The Nobel Committee awarded the Peace Prize to Liu Xiaobo for what it said was his long and non-violent struggle for human rights in China. He is a longtime activist writer who organized a document that called for freedom of expression and political reform in China. He disappeared into detention two years ago. Last year, he was sentenced to 11 years in prison for subversion.

Nobel chairman Thorbjoern Jangland praised China for its economic success, but said civil rights must be put in place.

Norwegian Nobel committee chairman Thorbjoern Jagland speaks during the Nobel Peace Prize ceremony at Oslo City Hall
Norwegian Nobel committee chairman Thorbjoern Jagland speaks during the Nobel Peace Prize ceremony at Oslo City Hall

THORBJOERN JANGLAND: “Every power system must be counter-balanced by popularly elected control, free media, and the right of individual citizens to criticize.”

Chinese officials say Liu Xiaobo broke the law. They say that awarding the peace prize to a criminal is an insult to China and interference in the country.

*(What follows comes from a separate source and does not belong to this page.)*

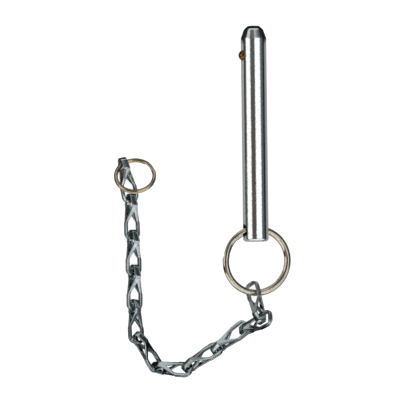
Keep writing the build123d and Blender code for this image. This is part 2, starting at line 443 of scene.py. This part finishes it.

The Chinese government says the Nobel committee attacked its legal and political system by awarding the prize to the jailed dissident. China pressured international diplomats not to attend the ceremony in Oslo. About 20 countries did not send representatives to the ceremony Friday.

Reporters in China have noted a campaign to block outside information about Liu Xiaobo and the Nobel ceremony.

December tenth marked the 62nd anniversary of the Universal Declaration of Human Rights. It was also Human Rights Day. The day honors hundreds of thousands of human rights defenders around the world.

The United Nations’ human rights chief, Navi Pillay, says human rights activists have changed history. The UN official says thousands of human rights defenders are harassed, abused, unjustly detained and even killed every year. She says Liu Xiaobo is one example. She criticized the restrictions China has placed on his wife, Liu Xia, and other activists.

NAVI PILLAY: “In recent weeks, my office has received reports of at least twenty activists being arrested or detained and more than 120 other cases of house arrest, travel restrictions, forced relocations and other acts of intimidation. These include Liu Xiaobo’s wife, Liu Xia, who remains under house arrest – a house arrest, which in my view is in contravention of Chinese national law.”

Navi Pillay says she will continue to hold discussions with Chinese officials about these cases. And that's IN THE NEWS in VOA Special English. I'm Steve Ember.